[What you should do]: Each line from the one containing "Write part 2 of the OpenSCAD" through the one containing "return np.array(kept).reshape(-1, 2)" is to be retyped exactly, both end lines included, and all other lines left out.

[Input rows]:

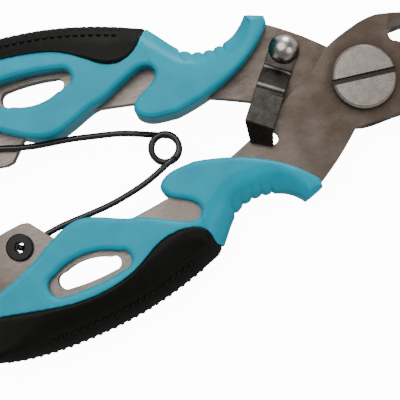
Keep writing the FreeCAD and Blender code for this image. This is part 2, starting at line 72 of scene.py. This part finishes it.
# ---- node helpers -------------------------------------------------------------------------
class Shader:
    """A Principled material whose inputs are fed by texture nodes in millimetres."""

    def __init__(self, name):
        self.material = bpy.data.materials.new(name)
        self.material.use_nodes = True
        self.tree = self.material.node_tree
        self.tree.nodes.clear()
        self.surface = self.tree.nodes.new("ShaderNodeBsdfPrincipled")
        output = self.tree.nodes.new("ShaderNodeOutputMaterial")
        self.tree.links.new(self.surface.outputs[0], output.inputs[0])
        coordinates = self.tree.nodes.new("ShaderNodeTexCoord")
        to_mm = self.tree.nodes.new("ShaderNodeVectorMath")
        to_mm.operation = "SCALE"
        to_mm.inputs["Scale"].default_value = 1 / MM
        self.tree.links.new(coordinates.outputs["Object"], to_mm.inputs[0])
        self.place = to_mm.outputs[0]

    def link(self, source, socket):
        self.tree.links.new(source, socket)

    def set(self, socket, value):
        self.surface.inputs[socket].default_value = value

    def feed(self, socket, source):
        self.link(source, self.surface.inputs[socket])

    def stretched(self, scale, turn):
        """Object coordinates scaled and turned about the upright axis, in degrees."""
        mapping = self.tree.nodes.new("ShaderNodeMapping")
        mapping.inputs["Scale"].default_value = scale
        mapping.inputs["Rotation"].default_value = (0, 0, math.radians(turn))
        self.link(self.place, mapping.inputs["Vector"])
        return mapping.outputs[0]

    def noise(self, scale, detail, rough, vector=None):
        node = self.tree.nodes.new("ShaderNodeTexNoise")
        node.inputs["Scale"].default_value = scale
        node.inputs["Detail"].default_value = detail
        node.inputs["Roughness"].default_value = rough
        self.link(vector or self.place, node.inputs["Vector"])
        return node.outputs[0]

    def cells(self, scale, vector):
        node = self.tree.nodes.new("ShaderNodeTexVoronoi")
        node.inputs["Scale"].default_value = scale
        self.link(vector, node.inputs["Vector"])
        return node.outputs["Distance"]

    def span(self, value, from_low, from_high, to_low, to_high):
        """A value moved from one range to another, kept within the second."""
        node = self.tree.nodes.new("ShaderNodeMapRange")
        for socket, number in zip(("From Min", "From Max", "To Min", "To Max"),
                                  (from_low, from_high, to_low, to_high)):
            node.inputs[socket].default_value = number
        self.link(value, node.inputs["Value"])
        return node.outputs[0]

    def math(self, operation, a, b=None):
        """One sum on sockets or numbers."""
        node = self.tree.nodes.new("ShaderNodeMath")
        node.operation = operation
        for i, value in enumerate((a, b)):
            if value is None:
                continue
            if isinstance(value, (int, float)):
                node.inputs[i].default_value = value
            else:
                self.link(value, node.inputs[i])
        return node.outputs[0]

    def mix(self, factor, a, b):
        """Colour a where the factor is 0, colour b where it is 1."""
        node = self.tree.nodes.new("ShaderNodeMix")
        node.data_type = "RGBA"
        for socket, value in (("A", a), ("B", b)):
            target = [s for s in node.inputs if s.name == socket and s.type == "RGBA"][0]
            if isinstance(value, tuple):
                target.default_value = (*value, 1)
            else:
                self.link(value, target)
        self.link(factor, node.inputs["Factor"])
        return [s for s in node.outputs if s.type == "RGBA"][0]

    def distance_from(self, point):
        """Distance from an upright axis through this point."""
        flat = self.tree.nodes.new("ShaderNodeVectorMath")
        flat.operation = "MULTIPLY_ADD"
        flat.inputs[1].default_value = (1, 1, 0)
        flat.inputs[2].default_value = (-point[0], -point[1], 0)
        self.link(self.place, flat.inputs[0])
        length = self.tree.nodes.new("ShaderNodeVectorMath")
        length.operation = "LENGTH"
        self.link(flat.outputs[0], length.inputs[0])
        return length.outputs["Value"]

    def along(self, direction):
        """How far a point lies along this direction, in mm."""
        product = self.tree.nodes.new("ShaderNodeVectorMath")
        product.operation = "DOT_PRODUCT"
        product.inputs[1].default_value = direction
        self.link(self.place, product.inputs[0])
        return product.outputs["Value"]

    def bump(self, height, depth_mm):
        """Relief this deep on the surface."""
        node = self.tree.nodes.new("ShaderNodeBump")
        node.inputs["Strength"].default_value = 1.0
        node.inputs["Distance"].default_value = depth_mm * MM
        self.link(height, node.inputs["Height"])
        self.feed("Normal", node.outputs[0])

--

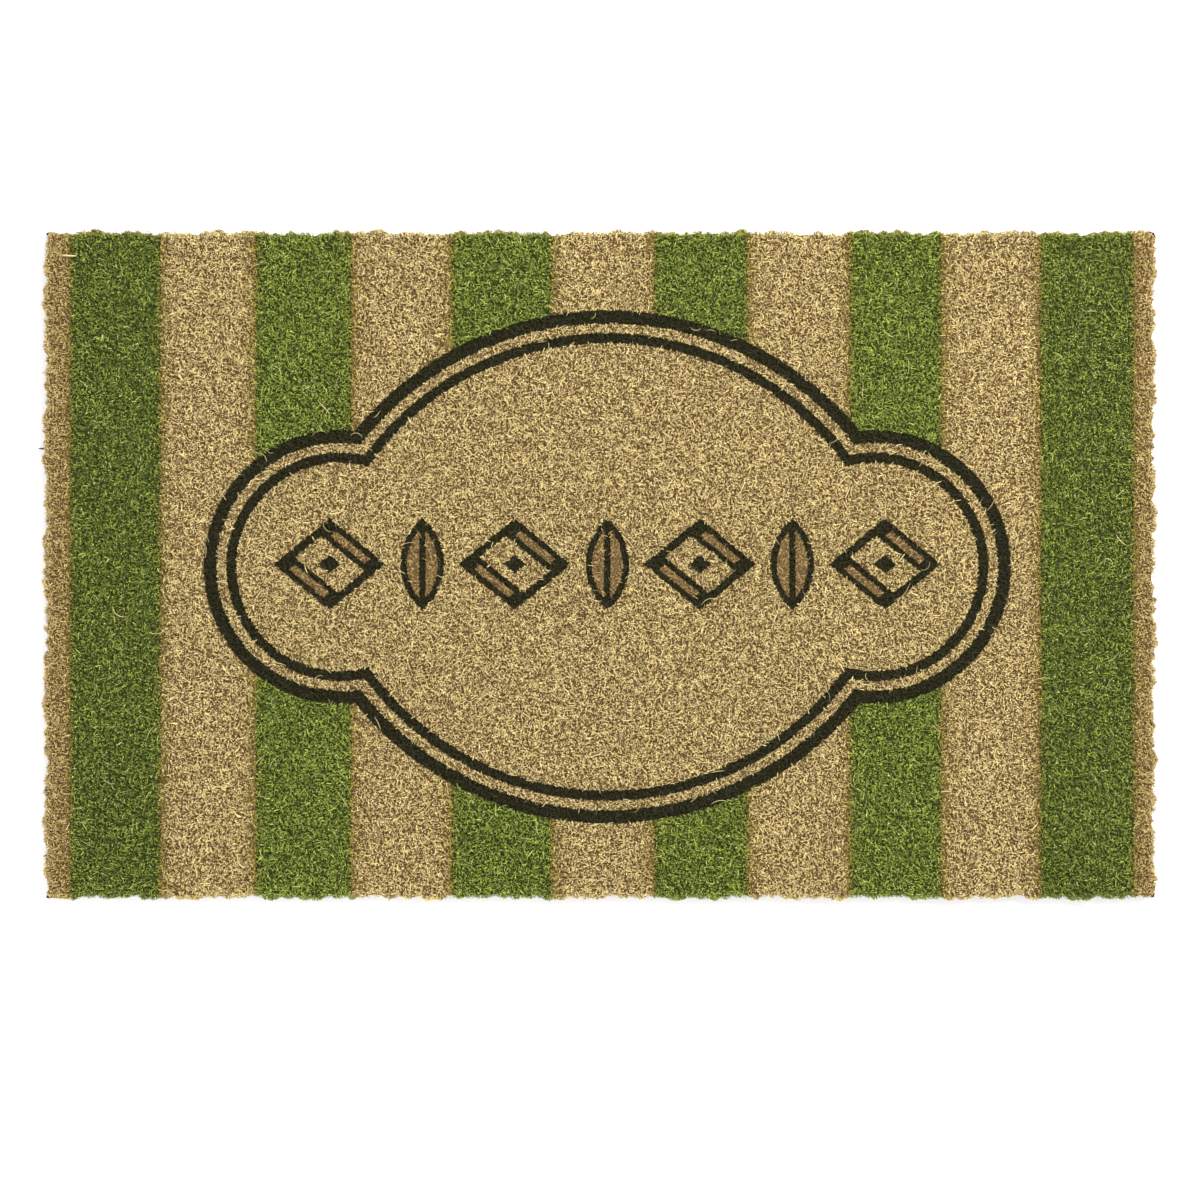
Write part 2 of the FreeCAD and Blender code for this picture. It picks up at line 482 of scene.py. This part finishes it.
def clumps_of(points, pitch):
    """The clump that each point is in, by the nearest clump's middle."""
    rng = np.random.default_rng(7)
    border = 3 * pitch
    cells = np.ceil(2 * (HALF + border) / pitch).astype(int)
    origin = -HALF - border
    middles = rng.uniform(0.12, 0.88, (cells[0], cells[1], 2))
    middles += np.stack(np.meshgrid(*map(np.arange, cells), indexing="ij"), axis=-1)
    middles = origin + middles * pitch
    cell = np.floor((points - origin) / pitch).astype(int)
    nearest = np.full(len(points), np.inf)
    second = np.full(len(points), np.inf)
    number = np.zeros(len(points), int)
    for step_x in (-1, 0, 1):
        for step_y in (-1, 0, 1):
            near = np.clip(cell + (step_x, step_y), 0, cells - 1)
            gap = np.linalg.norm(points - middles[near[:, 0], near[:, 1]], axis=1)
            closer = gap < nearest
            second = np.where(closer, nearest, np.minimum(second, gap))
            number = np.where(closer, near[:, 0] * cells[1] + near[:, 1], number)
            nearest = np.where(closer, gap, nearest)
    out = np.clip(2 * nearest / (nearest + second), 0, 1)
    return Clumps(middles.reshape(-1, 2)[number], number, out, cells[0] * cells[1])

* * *

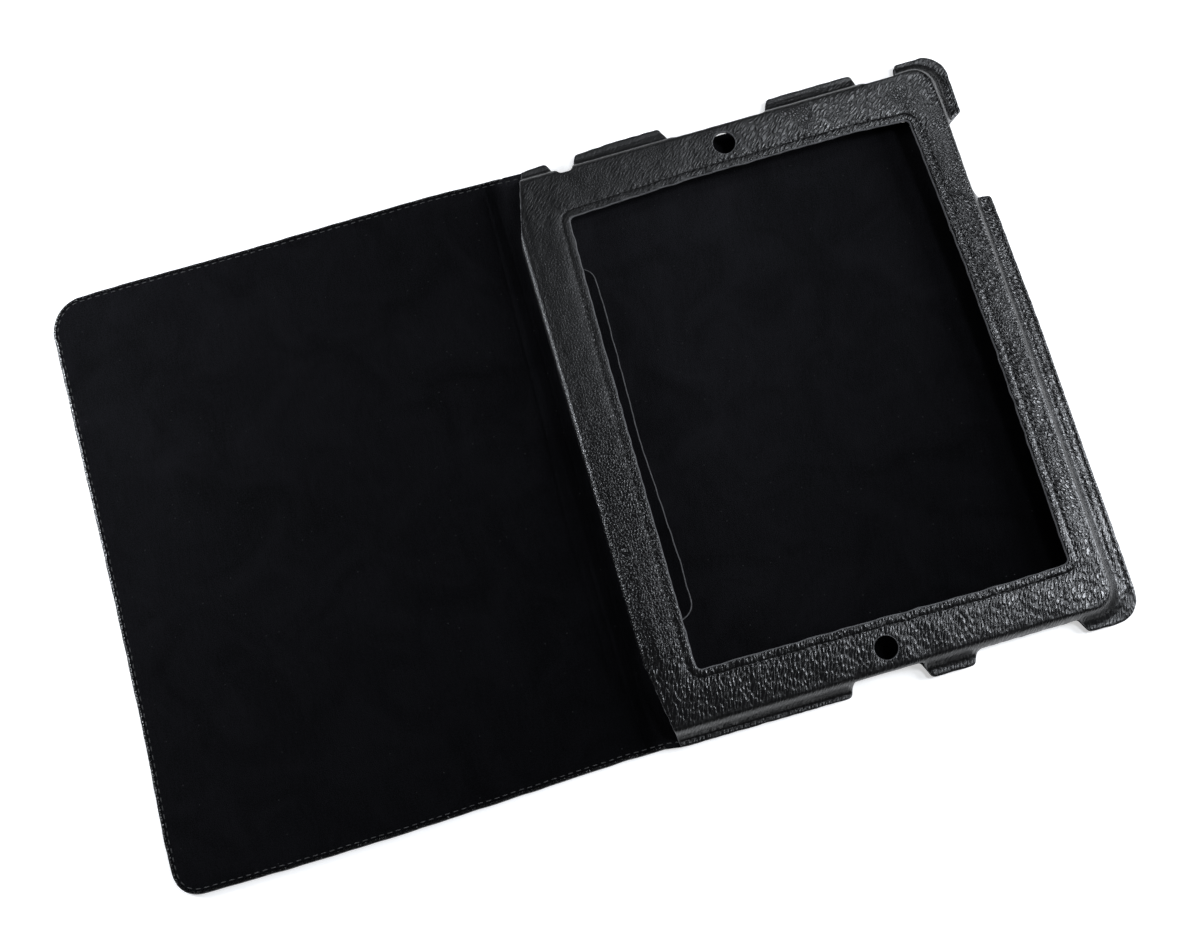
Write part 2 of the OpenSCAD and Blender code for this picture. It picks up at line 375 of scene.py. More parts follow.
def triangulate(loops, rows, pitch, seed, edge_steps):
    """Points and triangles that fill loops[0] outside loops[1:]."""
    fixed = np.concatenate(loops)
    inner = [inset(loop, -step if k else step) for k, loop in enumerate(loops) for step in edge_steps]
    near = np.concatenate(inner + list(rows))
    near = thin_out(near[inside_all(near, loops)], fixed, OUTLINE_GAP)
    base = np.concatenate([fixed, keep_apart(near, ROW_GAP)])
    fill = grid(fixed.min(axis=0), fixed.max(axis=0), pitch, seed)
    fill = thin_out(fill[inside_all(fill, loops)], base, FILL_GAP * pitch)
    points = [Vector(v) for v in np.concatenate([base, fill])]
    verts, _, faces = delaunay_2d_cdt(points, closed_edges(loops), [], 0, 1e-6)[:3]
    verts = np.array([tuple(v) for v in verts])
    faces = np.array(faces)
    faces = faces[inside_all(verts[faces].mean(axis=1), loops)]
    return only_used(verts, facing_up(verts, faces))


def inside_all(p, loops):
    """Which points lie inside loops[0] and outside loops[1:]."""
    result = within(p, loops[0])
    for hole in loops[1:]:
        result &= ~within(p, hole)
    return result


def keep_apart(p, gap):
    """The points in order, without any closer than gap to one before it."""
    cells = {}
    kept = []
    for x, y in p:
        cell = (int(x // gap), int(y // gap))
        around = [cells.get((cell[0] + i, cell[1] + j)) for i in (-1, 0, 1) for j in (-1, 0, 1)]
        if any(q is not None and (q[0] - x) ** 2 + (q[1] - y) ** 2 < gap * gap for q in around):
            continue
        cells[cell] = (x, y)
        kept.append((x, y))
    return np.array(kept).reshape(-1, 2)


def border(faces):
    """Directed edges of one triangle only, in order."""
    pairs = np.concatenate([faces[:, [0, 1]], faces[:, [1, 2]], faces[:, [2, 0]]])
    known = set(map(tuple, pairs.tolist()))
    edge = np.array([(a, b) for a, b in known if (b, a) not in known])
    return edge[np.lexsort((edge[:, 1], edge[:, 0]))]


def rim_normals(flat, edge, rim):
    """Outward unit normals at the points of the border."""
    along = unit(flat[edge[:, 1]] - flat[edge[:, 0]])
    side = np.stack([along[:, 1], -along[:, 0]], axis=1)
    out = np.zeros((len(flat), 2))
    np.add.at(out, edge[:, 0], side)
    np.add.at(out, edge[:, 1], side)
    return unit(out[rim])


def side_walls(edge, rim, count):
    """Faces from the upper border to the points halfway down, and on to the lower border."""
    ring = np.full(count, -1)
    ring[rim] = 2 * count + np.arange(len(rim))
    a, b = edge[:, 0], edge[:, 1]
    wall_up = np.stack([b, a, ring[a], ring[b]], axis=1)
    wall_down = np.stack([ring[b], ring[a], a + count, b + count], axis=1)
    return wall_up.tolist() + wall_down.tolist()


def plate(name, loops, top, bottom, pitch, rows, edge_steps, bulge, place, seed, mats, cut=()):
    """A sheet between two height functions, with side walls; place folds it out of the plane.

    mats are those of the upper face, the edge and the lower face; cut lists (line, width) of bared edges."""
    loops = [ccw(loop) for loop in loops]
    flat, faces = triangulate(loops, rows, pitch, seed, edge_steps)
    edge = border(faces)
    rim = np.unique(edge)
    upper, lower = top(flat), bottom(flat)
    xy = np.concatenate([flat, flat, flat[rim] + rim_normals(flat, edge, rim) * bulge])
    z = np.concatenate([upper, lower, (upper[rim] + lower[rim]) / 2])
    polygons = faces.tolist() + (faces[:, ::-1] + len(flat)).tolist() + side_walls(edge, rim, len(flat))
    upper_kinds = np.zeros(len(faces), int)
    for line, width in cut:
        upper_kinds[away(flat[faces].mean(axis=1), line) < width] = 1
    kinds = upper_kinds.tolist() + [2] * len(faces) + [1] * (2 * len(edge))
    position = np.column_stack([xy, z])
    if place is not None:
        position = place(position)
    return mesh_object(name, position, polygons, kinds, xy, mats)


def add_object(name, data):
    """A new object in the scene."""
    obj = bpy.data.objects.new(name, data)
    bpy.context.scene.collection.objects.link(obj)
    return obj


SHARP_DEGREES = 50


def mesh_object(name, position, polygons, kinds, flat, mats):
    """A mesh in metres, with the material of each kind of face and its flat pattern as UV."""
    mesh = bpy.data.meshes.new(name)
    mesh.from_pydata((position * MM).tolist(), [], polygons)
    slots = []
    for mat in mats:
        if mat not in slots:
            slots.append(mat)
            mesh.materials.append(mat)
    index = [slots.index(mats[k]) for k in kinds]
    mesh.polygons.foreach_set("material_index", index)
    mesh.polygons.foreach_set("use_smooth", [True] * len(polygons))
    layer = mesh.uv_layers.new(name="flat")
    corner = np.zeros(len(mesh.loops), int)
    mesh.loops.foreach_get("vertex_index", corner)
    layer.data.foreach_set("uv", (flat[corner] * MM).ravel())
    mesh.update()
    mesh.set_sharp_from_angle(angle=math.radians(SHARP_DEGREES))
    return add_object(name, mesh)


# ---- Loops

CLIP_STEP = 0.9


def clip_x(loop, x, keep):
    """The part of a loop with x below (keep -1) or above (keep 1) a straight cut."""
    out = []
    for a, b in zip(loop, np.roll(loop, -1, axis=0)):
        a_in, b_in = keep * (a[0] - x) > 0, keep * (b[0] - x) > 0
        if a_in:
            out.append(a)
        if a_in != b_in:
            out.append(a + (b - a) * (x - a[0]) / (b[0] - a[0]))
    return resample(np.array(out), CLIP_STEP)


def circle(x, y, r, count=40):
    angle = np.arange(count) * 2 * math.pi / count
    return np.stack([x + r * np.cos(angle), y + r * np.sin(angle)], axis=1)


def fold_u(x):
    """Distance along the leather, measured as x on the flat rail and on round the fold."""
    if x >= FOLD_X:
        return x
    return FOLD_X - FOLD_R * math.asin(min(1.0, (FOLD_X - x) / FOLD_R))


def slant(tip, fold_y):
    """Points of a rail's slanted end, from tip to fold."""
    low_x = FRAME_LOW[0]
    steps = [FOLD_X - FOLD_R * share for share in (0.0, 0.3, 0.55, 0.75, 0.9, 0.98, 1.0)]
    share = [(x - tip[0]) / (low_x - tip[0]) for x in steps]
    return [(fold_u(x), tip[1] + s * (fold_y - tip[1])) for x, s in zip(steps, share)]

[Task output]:
Write part 2 of the OpenSCAD and Blender code for this picture. It picks up at line 375 of scene.py. More parts follow.
def triangulate(loops, rows, pitch, seed, edge_steps):
    """Points and triangles that fill loops[0] outside loops[1:]."""
    fixed = np.concatenate(loops)
    inner = [inset(loop, -step if k else step) for k, loop in enumerate(loops) for step in edge_steps]
    near = np.concatenate(inner + list(rows))
    near = thin_out(near[inside_all(near, loops)], fixed, OUTLINE_GAP)
    base = np.concatenate([fixed, keep_apart(near, ROW_GAP)])
    fill = grid(fixed.min(axis=0), fixed.max(axis=0), pitch, seed)
    fill = thin_out(fill[inside_all(fill, loops)], base, FILL_GAP * pitch)
    points = [Vector(v) for v in np.concatenate([base, fill])]
    verts, _, faces = delaunay_2d_cdt(points, closed_edges(loops), [], 0, 1e-6)[:3]
    verts = np.array([tuple(v) for v in verts])
    faces = np.array(faces)
    faces = faces[inside_all(verts[faces].mean(axis=1), loops)]
    return only_used(verts, facing_up(verts, faces))


def inside_all(p, loops):
    """Which points lie inside loops[0] and outside loops[1:]."""
    result = within(p, loops[0])
    for hole in loops[1:]:
        result &= ~within(p, hole)
    return result


def keep_apart(p, gap):
    """The points in order, without any closer than gap to one before it."""
    cells = {}
    kept = []
    for x, y in p:
        cell = (int(x // gap), int(y // gap))
        around = [cells.get((cell[0] + i, cell[1] + j)) for i in (-1, 0, 1) for j in (-1, 0, 1)]
        if any(q is not None and (q[0] - x) ** 2 + (q[1] - y) ** 2 < gap * gap for q in around):
            continue
        cells[cell] = (x, y)
        kept.append((x, y))
    return np.array(kept).reshape(-1, 2)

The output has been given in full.